Each time the elevator serving her unit was not operational, Ms. Harrison would withhold a third of her rent for that month—an act that is her right as a tenant in Pennsylvania—informing Pelham Court property managers and reminding them of her disability. In 2013, an elevator outage prevented her from visiting her father in hospice before he ultimately passed.
“Tenants with disabilities like Ms. Harrison should not be forced to just accept it when landlords fail to provide them with the things they need to live their lives.”
In 2017, Pelham Court threatened to evict her for withholding a portion of her rent while the elevators were out of service. Ms. Harrison filed a complaint with the Philadelphia Fair Housing Commission, which found that this threat of eviction violated the Philadelphia Fair Housing Ordinance. Even then, her landlord continued to attempt to force her out.
In November of last year, Pelham Court notified Ms. Harrison that would be terminating her lease unless she agreed to a 7 percent rent increase and new lease terms.
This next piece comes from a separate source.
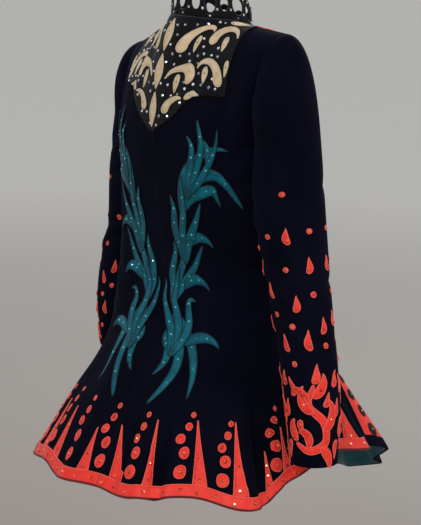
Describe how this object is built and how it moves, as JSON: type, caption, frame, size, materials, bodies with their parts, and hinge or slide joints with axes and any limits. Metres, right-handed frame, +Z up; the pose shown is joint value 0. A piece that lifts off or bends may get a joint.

One term specified that she could no longer deduct rent when the elevator was down, saying that “elevator use and maintenance is not an obligation of the landlord to the tenant.” This lease term asked Ms. Harrison to give up any recourse as a tenant with a disability when a problem with her apartment severely impacted her life.
Ms. Harrison agreed to the rent increase but did not agree to give up her right to make a deduction in her rent while confined to her apartment.
“I really thought that the lease term was a direct target against me,” Ms. Harrison said. “I knew what my rights were, and I felt violated and betrayed.”
A week after she sent back the revised lease, Ms. Harrison received a letter from a lawyer for Pelham Court, stating that her lease had been terminated for refusing to accept the lease term and again threatening her with eviction. For asserting her rights as a person with a disability, her landlord retaliated by trying to force her out. At the same time, Pelham Court began a scheduled maintenance project that shut down the elevator serving Ms. Harrison’s unit from November 27, 2017 to February 1, 2018.
Being trapped in her apartment and threatened with eviction yet again was the last straw for Ms. Harrison. To hold her landlord accountable for its discriminatory treatment of tenants with disabilities, Ms. Harrison filed a lawsuit against them in federal district court on August 2 for violation of the Fair Housing Act. She is suing Pelham Court and Rushmore Management for discrimination based on her disability, retaliation for exercising her rights, and a failure to provide reasonable accommodation for her disability.
“For tenant rights to mean anything, landlords can’t retaliate against tenants like Ms. Harrison when they exercise those rights,” George Donnelly, an attorney at the Public Interest Law Center representing Ms. Harrison, said. “Tenants with disabilities like Ms. Harrison should not be forced to just accept it when landlords fail to provide them with the things they need to live their lives.”
Ms. Harrison has a simple message for her landlord and other landlords in Philadelphia.
“I want them to know that they can’t bully people who are disabled,” she said.